There is nothing more beautiful than to be surprised by the Gospel, by the encounter with Christ. There is nothing more beautiful than to know Him and to speak to others of our friendship with Him.
So the personal love of Jesus is vital, but the trick here is in the rejection of propositional truth statements. The Catholic way is always “both/and” not mere personal experience or some sort of muddling middle way. Yes, we are called into a personal relationship with Jesus, but that demands a question: “Who is Jesus and how do I know him and how can I be sure that my “personal relationship with Jesus” is not simply a projection of my own prejudices and preferences? How do I know that I am not simply fashioning a Jesus according to my own desires and ambitions and therefore loving not Jesus, but an ephemeral self image who I think is Jesus.
Manipulating Jesus to one’s own intentions and ambitions is what Judas did.
We can only avoid sentimental subjectivism with the structure of church, liturgy and doctrine, and that involves things like propositional statements, catechisms, creeds, canon law and the whole infrastructures of religion. Notice in Benedict XVI’s words above he condemns those who identify the Christian faith with “a mere system of beliefs and values”. He does not reject the system of beliefs and values. He says the faith is more than that, not less.

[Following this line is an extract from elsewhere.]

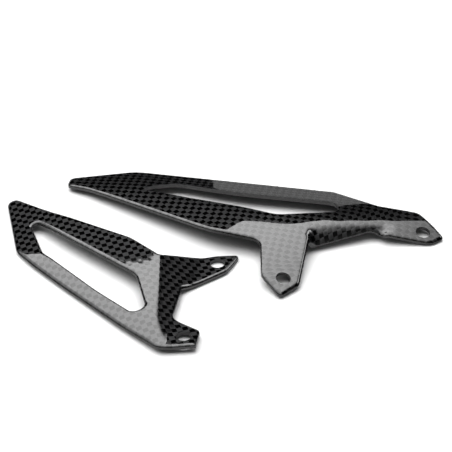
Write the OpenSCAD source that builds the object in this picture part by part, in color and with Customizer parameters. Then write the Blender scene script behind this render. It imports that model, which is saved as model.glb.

I have often used the analogy of the vine and the trellis. For a grapevine to produce good fruit it must have a trellis on which to grow. Otherwise it is just another vine sprawling along the ground. The trellis is a dead thing–made of wood or metal, but it is necessary for the vine to flourish. The vine is living and fruitful. The vine, if you like, is the personal relationship with Jesus. The trellis is the framework–the man made propositions of truth, the structures and strictures of liturgy and religion. To be sure, trellis can rot with age, break and even inhibit the vine. The trellis needs maintenance, repair and occasional renewal, but it cannot be done away with.
What we need for a fruitful spiritual life is the tension and interplay between the trellis and the vine–the vine being all important, but the trellis supporting the vine. This relationship is the interaction of love and truth. Pope Benedict commented on this saying,
Truth and love coincide in Christ. To the extent that we draw close to Christ, in our own lives too, truth and love are blended. Love without truth would be blind; truth without love would be like ‘a clanging cymbal.
So was the dear, good Methodist lady right that “All that really matters is how much we love Jesus”? Yes and no. In then end, the relationship with Jesus is paramount, but that relationship could be (and often is) a counterfeit–a religious experience of our own imagination–if it is not grounded on something more objective than our own feelings.
What is that foundation? Jesus himself told the parable of the wise man and the foolish man–one who built his house on the sand and one who built it on the rock.
It is no co-incidence that this parable is only recorded in St Matthew’s gospel and it is also only in Matthew’s gospel that the conversation with Peter is recorded in which he affirms the Truth proposition that Jesus is the Christ, the Son of the Living God, and then Jesus confirms that this truth and Peter himself is the Rock on which he will build his church.
My own experience is one of being brought up in the world of American Evangelicalism which had the wonderful emphasis on “personal salvation” and developing a personal relationship with Christ. My pilgrimage eventually led me to a fuller relationship with Christ within the beautiful, historic Church of England. The end point of this journey with Jesus was to understand and accept the need for that relationship to be verified within the full communion of his church–built on the rock of Peter and his unyielding, divinely inspired propositional truth.
It is through the objective, historical authority of the Catholic Church that my relationship with Jesus is established on a solid foundation rather than the ephemeral emotions and ambitions of my own frail and faulty mind and heart.
I relate to your experiences. Even back in Singapore, American Evangelicalism has its influences there, in the form of two megachurches in particular. Christianity was often described as a “relationship with Jesus, not religion”, and Religion was associated with legalism, paganism, and works-based salvation.
The previous megachurch I attended, which was dispensationalist and semi-Calvinistic, taught cheap grace without self-denial and striving for virtue post-conversion (because it’s assumed as Pelagian and devoid of faith in Christ’s finished work). Essentially antinomian (once justified, always justified. The law serves no other purpose but to reveal souls to Christ). Also, another idea taught was that at the Cross, believers are absolved of earthly suffering and are entitled to good health and consolation (essentially the Prosperity gospel repackaged without mention of money).
And this is dangerous because I’ve seen how it makes people lax, mean, and uncharitable. As a result, people become presumptuous believing absolution without confession is guaranteed (even I also fall into this trap). Hence, it’s vital to ask: Am I worshipping the real Jesus or an idea of Jesus?
Because a relationship without reverence can lead to perdition. Even in a loving household, house rules still apply.